For large degrees of freedom, the t-distribution and the standard normal distribution are very similar. For example, let’s compare these disetributions when df=49:

df.norm <- data_frame(t = seq(-10, 10, length.out = npts),
                      density = dnorm(t))

t.vs.normal.df49 <- 
  df.t50 %>%
  ggplot(aes(x = t, y = density)) + 
  geom_line(color='red') +
  geom_line(data=df.norm, color = 'blue') + 
  labs(title = "Standard normal distribution (blue) vs t(df=49) distn.") + 
  theme(plot.title = element_text(size = 10))

t.vs.normal.df49 

However, when the degrees of freedom is small, the t-distribution and the standard normal distribution differ appreciably.

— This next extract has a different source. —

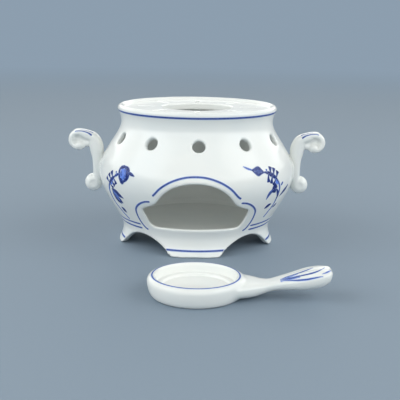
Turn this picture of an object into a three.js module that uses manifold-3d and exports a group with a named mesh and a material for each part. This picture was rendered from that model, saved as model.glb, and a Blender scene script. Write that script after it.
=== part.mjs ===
// A porcelain teapot warmer with its candle pan, in millimetres, +Z up.
// The warmer stands on four feet around a vertical axis. The front, with the opening for the
// candle pan, looks along -Y. The pan stands on the table in front of it, its handle along +X.

import * as THREE from 'three';
import { mergeVertices, toCreasedNormals } from 'three/addons/utils/BufferGeometryUtils.js';
import Module from 'manifold-3d';

const wasm = await Module();
wasm.setup();

// Sizes of the warmer body
const RIM_HEIGHT = 100;            // table to the top of the rolled rim
const RIM_RADIUS = 57.6;           // widest place of the rolled rim
const RIM_WIDTH = 4.6;             // across the rolled rim, seen from above
const NECK_INSET = 2.65;           // from the rim's edge in to the neck
const NECK_BELOW_RIM = 12;
const BELLY_RADIUS = 71.6;
const BELLY_HEIGHT = 55;
const WAIST_RADIUS = 53.6;         // narrowest place, above the feet
const WAIST_HEIGHT = 11.5;
const FOOT_RADIUS = 57.5;          // outer edge of the feet on the table
const WALL = 3.8;
const FOOT_WALL = 5;
const FLOOR_TOP = 15.5;            // table to the floor that the candle pan stands on
const FLOOR_THICKNESS = 2.8;
const FLOOR_FILLET = 4;            // round between the floor and the wall

// Sizes of the cut-outs in the body
const SILL_ABOVE_FLOOR = 4.5;      // floor to the bottom edge of the front opening
const OPENING_HEIGHT = 35.2;       // sill to the top of the middle arch
const PAN_PASSAGE = 6.7;           // room on each side of the pan where the opening is widest
const LOBE_UP = 13.5;              // sill to the widest place of the two side lobes
const SILL_INSET = 10;             // from the widest place in to the straight part of the sill
const ARCH_INSET = 10.5;           // from the widest place in to the foot of the middle arch
const ARCH_UP = 21;                // sill to where the arch meets the side lobes
const ARCH_WIDTH = 51;             // gap between two feet on the table
const ARCH_BELOW_FLOOR = 0.2;      // from the floor's underside down to the top of the gap
const FEET = 4;
const VENTS = 11;
const VENT_DIAMETER = 8.8;
const VENT_BELOW_RIM = 22;
const VENT_TURN = 1.6;             // degrees from the front to the first vent, towards +X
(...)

b) Draw a figure comparing the t-distribution for samples of size 5 to the standard normal distribution. Draw another figure comparing the t-distribution for samples of size 50 to the standard normal distribution. Use cowplot to display these two figure as "A" and "B" subfigures. [3 pts]
t.vs.normal.df4<- 
  df.t5 %>%
  ggplot(aes(x = t, y = density)) + 
  geom_line(color='red') +
  geom_line(data=df.norm, color = 'blue') + 
  labs(title = "Standard normal distribution (blue) vs t(df=4) distn.") +
  theme(plot.title = element_text(size = 10))

t.vs.normal.df4

B.6.2 Formula for confidence intervals of the mean based on sample estimates of the SE and the t-distribution

To calculate the lower and upper bounds of the 95% confidence intervals for the mean based on the t-distribution, for a sample of size \(n\), we can use the following formulas:

\[ \begin{align} \text{lower bound:}\ \overline{x} + t_{0.025}(df = n-1) \times \widehat{SE}_\overline{x} \\ \text{upper bound:}\ \overline{x} + t_{0.975}(df = n-1) \times \widehat{SE}_\overline{x} \end{align} \]

where \(t_{0.025}(df = n-1)\) and \(t_{0.975}(df = n-1)\) are the 2.5-percentile and 97.5-percentile of the t-distribution with \(n-1\) degrees of freedom.